Unfortunately, he's, "" holding out hope that somewhere in an automobile in North Korea, Kim Jong-Il is listening to the radio and thinks of his own family," 69-year-old Stookey said"
> The harm wreaked by Marx and Engels is incalculable.
While I share your perspective and fully concur with your remarks, the past tense of "wreak" is "wrought", not "wreaked".
...brought to you by your local grammar police.
.
My view on grammar: Whom cares?
What? Someone not singing about the evils of America?! How refreshing.

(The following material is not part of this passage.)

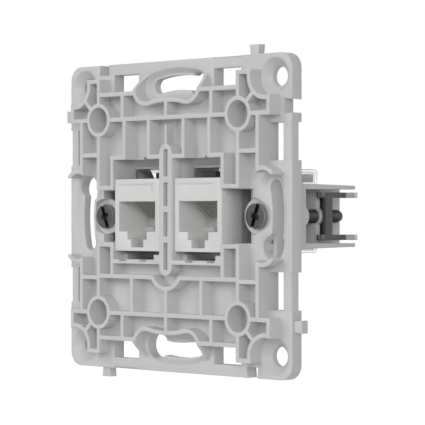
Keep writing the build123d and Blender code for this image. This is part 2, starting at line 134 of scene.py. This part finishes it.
class InsertColours(bpy.types.PropertyGroup):
    """Colours of the finishes."""

    frame_grey: bpy.props.FloatVectorProperty(
        name="Frame", description="Satin plastic of the support frame",
        subtype="COLOR", size=4, default=(0.50, 0.50, 0.502, 1.0),
    )
    socket_white: bpy.props.FloatVectorProperty(
        name="Socket", description="Near-white plastic of the socket housings",
        subtype="COLOR", size=4, default=(0.58, 0.58, 0.573, 1.0),
    )
    block_grey: bpy.props.FloatVectorProperty(
        name="Clamp block", description="Plastic of the cable clamp blocks",
        subtype="COLOR", size=4, default=(0.52, 0.52, 0.525, 1.0),
    )
    contact_gold: bpy.props.FloatVectorProperty(
        name="Contacts", description="Thin gold plating of the spring contacts",
        subtype="COLOR", size=4, default=(0.52, 0.49, 0.41, 1.0),
    )
    blade_tin: bpy.props.FloatVectorProperty(
        name="Clamp blades", description="Bright tin plating of the clamp blades",
        subtype="COLOR", size=4, default=(0.60, 0.58, 0.55, 1.0),
    )
    board_green: bpy.props.FloatVectorProperty(
        name="Board", description="Dull solder mask of the circuit boards",
        subtype="COLOR", size=4, default=(0.18, 0.20, 0.18, 1.0),
    )
    screw_grey: bpy.props.FloatVectorProperty(
        name="Screws", description="Dark passivated steel of the claw screws",
        subtype="COLOR", size=4, default=(0.058, 0.058, 0.06, 1.0),
    )
    # Painted shade: near-black colour deep in the screws' slots and cross, standing in for their
    # shade
    screw_recess_shade: bpy.props.FloatVectorProperty(
        name="Screw recess", description="Black oxide deep in the screws' slots",
        subtype="COLOR", size=4, default=(0.004, 0.004, 0.004, 1.0),
    )
    # Painted highlight: a lighter colour round the screws' heads, where their sides catch the light
    screw_rim_highlight: bpy.props.FloatVectorProperty(
        name="Screw rim", description="Worn steel round the screws' heads",
        subtype="COLOR", size=4, default=(0.26, 0.26, 0.262, 1.0),
    )
    claw_grey: bpy.props.FloatVectorProperty(
        name="Claws", description="Dark zinc coat of the spreader claws",
        subtype="COLOR", size=4, default=(0.062, 0.062, 0.064, 1.0),
    )
    # Painted highlight: a light colour on the prongs' tips, which face the light
    claw_tip_highlight: bpy.props.FloatVectorProperty(
        name="Claw tips", description="Bare sheared steel of the prongs' tips",
        subtype="COLOR", size=4, default=(0.50, 0.50, 0.50, 1.0),
    )
    cover_clear: bpy.props.FloatVectorProperty(
        name="Covers", description="Clear plastic of the dust covers",
        subtype="COLOR", size=4, default=(0.36, 0.365, 0.37, 1.0),
    )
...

Now lets see if the Dixie Chicks and John Mayer will write sing something about the horrors of Saddam Hussein, Ahminadinejad, Hamas, Castro or various terrorists/despots.
Not holding breath.
> My view on grammar: Whom cares?
Your leftist opponents care. They will grasp at any uneven surface to portray you as a knuckle-dragging, pie-eyed, mouth-breathing drooler.
The less ammo we give them, the better.
So buck up, friend, and utilize the best articulation of your worthy thoughts that you can muster.
A good articulation adds power to the point being made.
.
You're welcome.
"Usage note ... The past tense and past participle of wreak is wreaked, not wrought, which is an alternative past tense and past participle of work." ...American Heritage Dictionary, Third Edition, 1992 p 2060
I stand very humbly corrected!
Did somebody change the language behind my back?